The findings come just days before world leaders are set to converge for a UN climate conference in Brazil, COP30, where the global failure so far to tackle the crisis will loom large.
Global emissions grew 2.3 percent in 2024 compared to the previous year, an increase driven by India followed by China, Russia and Indonesia, Tuesday’s report found.
But wealthy and powerful Group of 20 (G20) economies accounted for three-quarters of global emissions, and of the six largest polluters, the European Union was the only one to cut greenhouse gases last year.
Meanwhile, the United States under President Donald Trump has moved away from its climate commitments, and the country’s planned withdrawal from the Paris Agreement will be official early next year.
The Trump administration’s policies, which range from rolling back environmental regulations to hindering green energy projects, will add back a tenth of a degree of warming, UNEP said in its report.
The UN agency also said the rest of the world must cut an additional two billion tonnes a year of carbon dioxide to make up for what the report projects is growing US carbon pollution.
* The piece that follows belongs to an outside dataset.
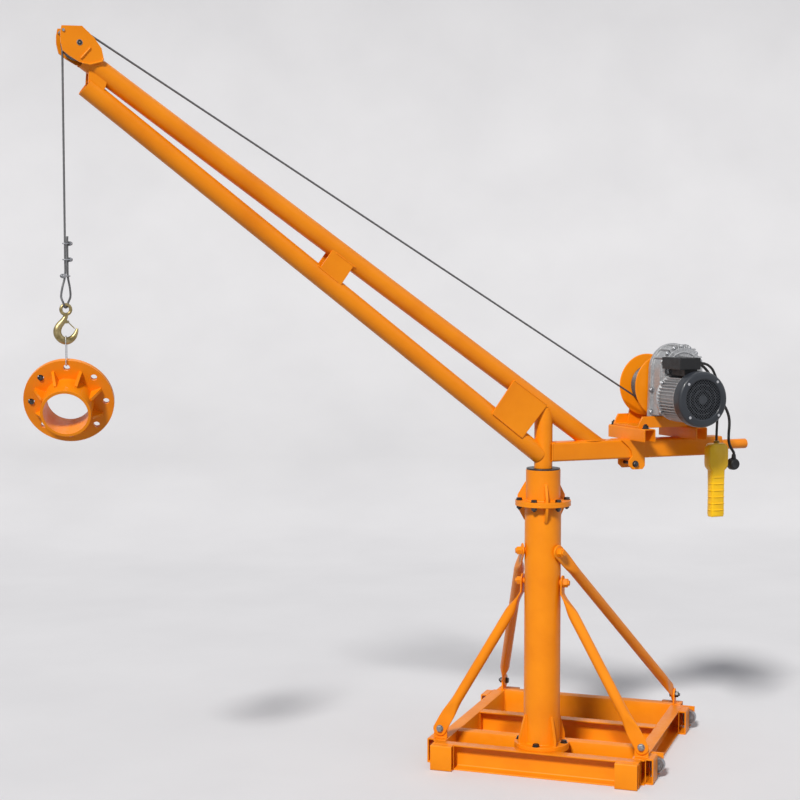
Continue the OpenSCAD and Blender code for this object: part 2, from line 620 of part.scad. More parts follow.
loop_turn = 55;
eye_route = [[0, 0, 0], [0, 0, -30], [0, 0, -60], [0, 0, -88], [-3, 0, -106], [-8, 0, -124], [-12, 0, -144], [-14, 0, -160],
  [-13, 0, -172], [-9.5, 0, -180.4], [-5, 0, -183.1], [0, 0, -183.8], [5, 0, -183.1], [9.5, 0, -180.4], [13, 0, -172],
  [14.5, 0, -160], [14, 0, -144], [12, 0, -124], [9, 0, -106], [7.5, 0, -88], [7.5, 0, -60], [7.5, 0, -30], [7.5, 0, 0], [9, 0, 30]];
module rope_eye() color("dimgray") translate([fall_x, 0, clip_z]) rotate([0, 0, loop_turn]) {
  sweep(smooth(eye_route, 2), rope_r, [0, 1, 0], 10);
  for (z = [-8, -50, -95]) translate([3.5, 0, z]) cube([22, 12, 13], center = true);
}

// Eye, shank and bowl, with two ears that carry the latch pin
latch_x = 5;
latch_z = -34;
module lifting_hook() color("goldenrod") {
  hook = [[0, 0, -12], [-2, 0, -22], [-9, 0, -33], [-19, 0, -45], [-24, 0, -58], [-22, 0, -71], [-13, 0, -82], [0, 0, -86.5],
    [12, 0, -83], [21, 0, -75], [27, 0, -65], [31, 0, -53]];
  size = [6.5, 7, 8.5, 10, 11, 11, 10.5, 10.5, 9.5, 8, 6, 3.5];
  translate([fall_x, 0, eye_z]) {
    rotate([90, 0, 0]) rotate_extrude() translate([13.5, 0]) circle(r = 4.5, $fn = 24);
    sweep(hook, size, [0, 1, 0], 12);
    sides(4.5, 7, [[latch_x - 14, latch_z - 5], [latch_x + 3, latch_z - 4], [latch_x + 3, latch_z + 4], [latch_x - 12, latch_z + 6]]);
    translate([latch_x, 0, latch_z]) rotate([90, 0, 0]) cylinder(r = 1.6, h = 14, center = true);
  }
}

// Barrel on the pin and a flat arm to the inside of the tip
module hook_latch() color("goldenrod") translate([fall_x + latch_x, 0, eye_z + latch_z]) difference() {
  union() {
    rotate([90, 0, 0]) cylinder(r = 3.6, h = 8, center = true);
    rotate([0, 45, 0]) translate([2.7, -3.5, -1.2]) cube([23.3, 7, 2.4]);
  }
  rotate([90, 0, 0]) cylinder(r = 2, h = 12, center = true);
}

// Spare flange hung by one of its eight holes, its boss leaning down
load_thickness = 0.056 * load_diameter;
boss_r = 0.278 * load_diameter;
boss_height = 0.32 * load_diameter;
web = 0.256 * load_r;
module load_flange() color("darkorange") translate([fall_x, 0, hole_z]) rotate([0, 0, load_turn]) translate([0, 6, 0])
  rotate([90 + load_tilt, 0, 0]) translate([0, -load_pitch, 0]) difference() {
    union() {
      translate([0, 0, -load_thickness / 2]) cylinder(r = load_r, h = load_thickness);
      translate([0, 0, load_thickness / 2 - e]) cylinder(r = boss_r, h = boss_height + e);
      for (a = [22.5:45:337.5]) rotate([0, 0, a]) translate([boss_r - 2, web / 8, load_thickness / 2 - e]) rotate([90, 0, 0])
        linear_extrude(web / 4) polygon([[0, 0], [web, 0], [web, web / 4], [web / 4, 1.5 * web], [0, 1.5 * web]]);
    }
    translate([0, 0, -load_thickness]) cylinder(r = boss_r - web / 4, h = boss_height + 2 * load_thickness);
    for (a = [0:45:315]) rotate([0, 0, a]) translate([load_pitch, 0, -load_thickness]) cylinder(d = 0.072 * load_diameter, h = 2 * load_thickness);
  }

// Closed loop of wire round the bow of the hook and through a flange hole
wire_half = 13.5;
wire_top = eye_z - 86.2;
wire_low = hole_z + 9 * cos(load_tilt) - load_thickness / 2 * sin(load_tilt) - 1.8;
wire_loop = [for (a = [0:20:180]) [wire_half * cos(a), 0, wire_top + wire_half * sin(a)],
  [-wire_half, 0, wire_top - 20], [-wire_half, 0, wire_low + 20],
  for (a = [180:30:270]) [-wire_half + 6 + 6 * cos(a), 0, wire_low + 6 + 6 * sin(a)],
  for (a = [270:30:360]) [wire_half - 6 + 6 * cos(a), 0, wire_low + 6 + 6 * sin(a)],
  [wire_half, 0, wire_low + 20], [wire_half, 0, wire_top - 20]];
module load_wire() color("silver") translate([fall_x, 0, 0]) rotate([0, 0, 90 + load_turn]) {
  n = len(wire_loop);
  k = 8;
  pts = [for (i = [0:n - 1]) each ring(wire_loop[i],
    unit(wire_loop[(i + 1) % n] - wire_loop[(i + n - 1) % n]), [0, 1, 0], 1.5, k)];
  polyhedron(points = pts, faces = concat(
    [for (i = [0:n - 1], j = [0:k - 1]) [i * k + j, ((i + 1) % n) * k + j, ((i + 1) % n) * k + (j + 1) % k]],
    [for (i = [0:n - 1], j = [0:k - 1]) [i * k + j, ((i + 1) % n) * k + (j + 1) % k, i * k + (j + 1) % k]]));
}

// Free cords and what hangs on them

module pendant_cord() color("black") sweep(lead(pendant_route, 2), 4, [0, 1, 0], 8);
module power_cord() color("black") sweep(lead(power_route, 2), 4.5, [0, 1, 0], 8);

// Round plug with a side entry, pins on the far face
plug_at = power_route[len(power_route) - 1] - [0, 0, 31.5];
module power_plug() color("black") translate(plug_at) {
  rotate([90, 0, 0]) cylinder(r = 19, h = 26, center = true);
  translate([0, 0, 14]) cylinder(r1 = 9, r2 = 6.5, h = 17.5);
  for (s = [-1, 1]) translate([s * 9.5, 12, 0]) rotate([-90, 0, 0]) cylinder(d = 4.8, h = 20);
}

// Hand control: a grip and a wider head with a neck for the cord
pendant_at = pendant_route[len(pendant_route) - 1] - [0, 0, 243.6];
module pendant() color("gold") translate(pendant_at) {
  slab([[-24, 4], [-20, 0], [20, 0], [24, 4], [24, 150], [-24, 150]], -15, 15);
  slab([[-24, 148], [-36, 156], [-36, 222], [-24, 236], [24, 236], [36, 222], [36, 156], [24, 148]], -18, 18);
  translate([0, 0, 230]) cylinder(r = 10, h = 13.6);
}

front_channel();
rear_channel();
left_channel();
right_channel();
front_cross_channel();
rear_cross_channel();
corner_bumpers();
wheel_brackets();
front_wheel();
rear_wheel();
brace_lugs();
mast_seat();
mast_foot();
mast_tube();
mast_head();
brace_front_left();
brace_front_right();
brace_rear_left();
brace_rear_right();
bearing_housing();
bearing_cap();
slew_post();
upper_boom_tube();
lower_boom_tube();
root_plates();
middle_plates();
tip_plates();
sheave_cheeks();
sheave_pins();
tip_sheave();
tail_beam();
tail_handle();
hoist_crossbars();
tail_clamps();
hoist_base();
drum_bracket();
gearbox();
motor_body();
fan_cover();
capacitor_box();
hoist_drum();
drum_rope();
boom_rope();
fall_rope();
rope_eye();
lifting_hook();
hook_latch();
load_flange();
load_wire();
pendant_cord();
pendant();
power_cord();
power_plug();
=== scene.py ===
import bpy, bmesh, json, math, random
from mathutils import Matrix, Vector


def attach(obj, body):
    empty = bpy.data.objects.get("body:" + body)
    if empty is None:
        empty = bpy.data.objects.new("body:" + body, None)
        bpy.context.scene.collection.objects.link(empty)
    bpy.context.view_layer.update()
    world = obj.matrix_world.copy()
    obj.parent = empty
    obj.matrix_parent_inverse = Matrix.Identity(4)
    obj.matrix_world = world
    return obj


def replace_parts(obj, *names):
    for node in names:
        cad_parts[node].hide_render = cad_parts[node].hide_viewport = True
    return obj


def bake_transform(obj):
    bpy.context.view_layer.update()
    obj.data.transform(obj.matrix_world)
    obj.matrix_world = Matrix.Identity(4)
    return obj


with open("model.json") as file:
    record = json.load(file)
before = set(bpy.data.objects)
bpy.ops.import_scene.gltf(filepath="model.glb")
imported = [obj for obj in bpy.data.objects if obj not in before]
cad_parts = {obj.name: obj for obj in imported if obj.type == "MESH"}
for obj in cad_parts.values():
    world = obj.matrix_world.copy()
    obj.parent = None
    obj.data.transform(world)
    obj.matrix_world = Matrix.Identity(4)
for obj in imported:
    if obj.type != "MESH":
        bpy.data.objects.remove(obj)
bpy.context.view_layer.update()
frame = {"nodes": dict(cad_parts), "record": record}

rad = math.radians
mm = 0.001  # pieces are drawn in millimetres and scaled once, in meshPiece
xAxis, yAxis, zAxis, near = (1, 0, 0), (0, 1, 0), (0, 0, 1), (0, -1, 0)
nodes = frame["nodes"]
slotOf = {entry["node"]: entry["material_slot"] for entry in frame["record"]["subparts"]}
baseMatrix = Matrix.Rotation(rad(-42), 4, "Z")  # the base stands turned under the boom
print("stage: frame loaded")


def addObject(name, data):
    obj = bpy.data.objects.new(name, data)
    bpy.context.scene.collection.objects.link(obj)
    return obj


# camera
cameraFacts = {"place": (-2.321, -4.432, 1.497), "pitch": 86.27, "turn": -22.5, "lens": 72.0, "sensor": 36, "reach": 60}
cameraData = bpy.data.cameras.new("camera")
cameraData.lens = cameraFacts["lens"]
cameraData.sensor_width = cameraFacts["sensor"]
cameraData.clip_end = cameraFacts["reach"]
camera = addObject("camera", cameraData)
camera.location = cameraFacts["place"]
camera.rotation_euler = (rad(cameraFacts["pitch"]), 0, rad(cameraFacts["turn"]))
bpy.context.scene.camera = camera


# points and matrices
def frameMatrix(at, x, y, z):
    return Matrix.Translation(Vector(at)) @ Matrix((Vector(x), Vector(y), Vector(z))).transposed().to_4x4()


def facing(at):  # drawn across and upwards, with its depth towards the near side
    return frameMatrix(at, xAxis, zAxis, near)


def place(at, axis):  # matrix with its depth along axis
    z = Vector(axis).normalized()
    ref = Vector(zAxis)
    if abs(z.dot(ref)) > 0.98:
        ref = Vector(yAxis) if abs(z.y) < 0.9 else Vector(xAxis)
    x = ref.cross(z).normalized()
    return frameMatrix(at, x, z.cross(x), z)


def shift(x=0.0, y=0.0, z=0.0):
    return Matrix.Translation((x, y, z))


def turned(angle, axis="Z"):
    return Matrix.Rotation(rad(angle), 4, axis)


def onBase(x, y, z):
    return baseMatrix @ Vector((x, y, z))


def flat(angle, radius=1.0, z=0.0):  # a point on a level circle
    return Vector((radius * math.cos(rad(angle)), radius * math.sin(rad(angle)), z))


def upright(angle, radius=1.0, y=0.0):  # a point on a circle that faces the near side
    return Vector((radius * math.cos(rad(angle)), y, radius * math.sin(rad(angle))))


def circle(center, radius, axis=zAxis, steps=60):
    m = place(center, axis)
    return [m @ flat(360 * i / steps, radius) for i in range(steps)]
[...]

‘Every tenth of a degree’ matters
Scientists are in broad agreement that warming above 1.5C (2.7F) relative to pre-industrial times risks catastrophic consequences, and every effort must be made to stick as close as possible to that safer threshold.
At 1.4C (2.5F) above pre-industrial times, the Earth is already too warm for most tropical coral reefs to survive, while ice sheets and the Amazon rainforest could suffer severe and lasting changes below 2C (3.6F), with consequences for the entire planet.
“Every tenth of a degree has ramifications on communities, on ecosystems around the world,” said Adelle Thomas, vice chair of a separate UN scientific panel that calculates climate impacts.
“It is particularly important for those vulnerable communities and ecosystems that are already being impacted,” she told The Associated Press news agency.
“It matters in heatwaves. It matters in ocean heatwaves and the destruction of coral reefs. It matters long term when we think about sea level rise.”
In its report, the UN said only 60 parties to the Paris Agreement – accounting for 63 percent of the world’s greenhouse gas emissions – had submitted or announced new mitigation targets for 2035 by an end-of-September deadline.
It urged world leaders to make “decisive, accelerated” reductions in their greenhouse gas emissions to minimise the projected overshoot of 1.5C (2.7F).
“Scientists tell us that a temporary overshoot above 1.5 degrees is now inevitable – starting, at the latest, in the early 2030s. And the path to a livable future gets steeper by the day,” UN Secretary-General Antonio Guterres said in a statement on the report.
“But this is no reason to surrender. It’s a reason to step up and speed up.[Achieving] 1.5 degrees by the end of the century remains our North Star. And the science is clear: this goal is still within reach. But only if we meaningfully increase our ambition.”